When Lipsky shows up at Wallace’s snowy Illinois home to start the interview, he doesn’t encounter some conceited intellectual guy drinking up newfound fame and partying with groupies. He encounters a humble man alone in his house, living a quiet life with two crazy dogs and Pop Tarts for breakfast. Lipsky and Wallace immediately commence trying to establish a level of trust. Segel and Lipsky make their back-and-forth always convincing.

Tour then progresses into a road movie as the two travel to Minneapolis on the final leg of the Infinite Jest book tour. It’s on this trip that Wallace reveals an addiction to television, an addiction so bad he refuses to have a TV in his house.

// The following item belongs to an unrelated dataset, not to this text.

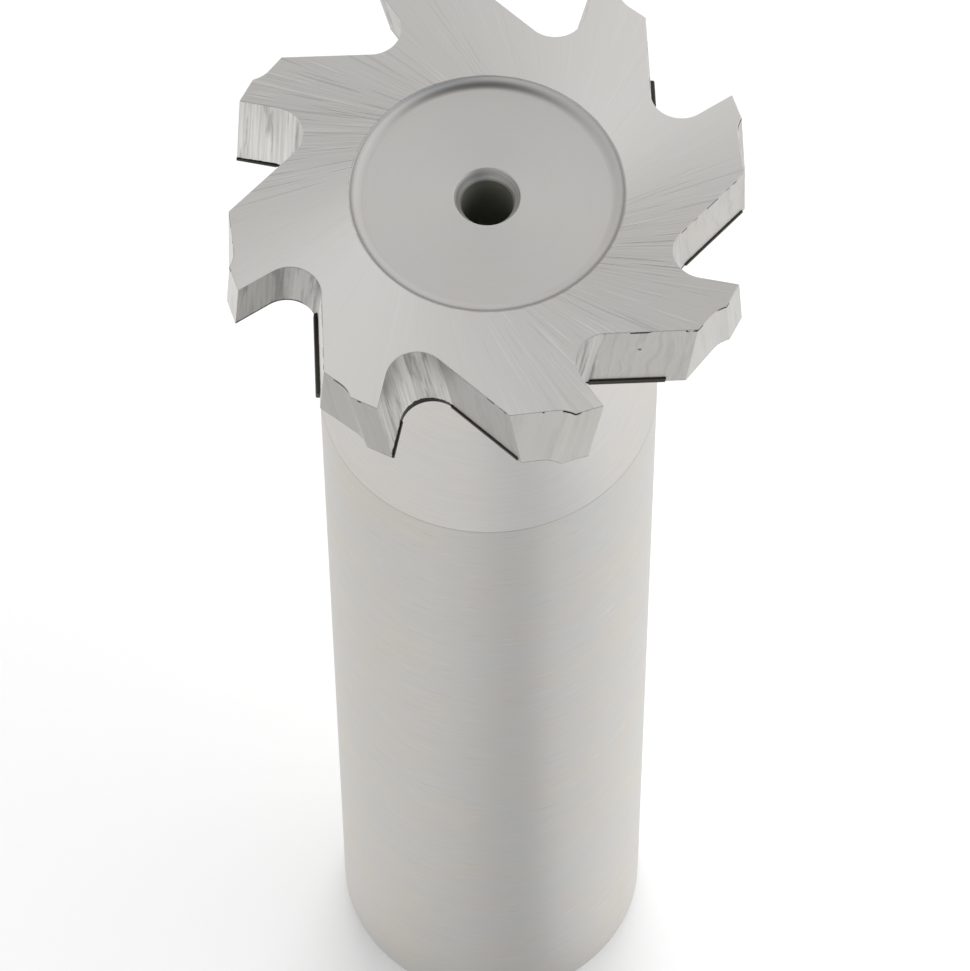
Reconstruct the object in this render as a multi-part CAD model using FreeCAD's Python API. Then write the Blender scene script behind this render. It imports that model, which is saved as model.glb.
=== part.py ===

It also touches upon the sadness and problems that plagued Wallace, made most evident when the two square off over Wallace’s college sweetheart (Mickey Sumner). Segel and Eisenberg make this particular moment an uncomfortable and even scary one. Segel, without outright declaring what his afflictions were, gives us real insight into the insecurities and conflicts that beat Wallace down in the end. It’s easily the best-acted moment of his film career.

Directed by James Ponsoldt, who is on a hot streak with this and prior films The Spectacular Now and Smashed, the film offers nice insight into the sudden fame that Wallace achieved, and the journalist who was fascinated by it. The settings of snowy Bloomington, Illinois, and Minneapolis—snowy Michigan also often substituting for the cities—provide the perfect tone for the film. Danny Elfman contributes an evocative, soothing soundtrack, which is miles away from his more burlesque work with the likes of Tim Burton.

The film is a remarkable give-and-take between two actors. There’s often sweetness and warmth to it, but there’s also the ever-present undercurrent of melancholy. Segel personifies Wallace in just the way you’d expect to see the man who wrote the wild, introspective prose of Infinite Jest. He was a confusing, brilliant, sorrowful, funny, complicated, gifted man, and there’s no doubt Segel was aware of that with every second he spent before cameras making this movie.

The film plays with the notion that no matter how well a journalist and a subject hit it off, friendship can’t come before the story. There’s a real sadness in the idea that, without the need to do an interview, these two could’ve been real pals.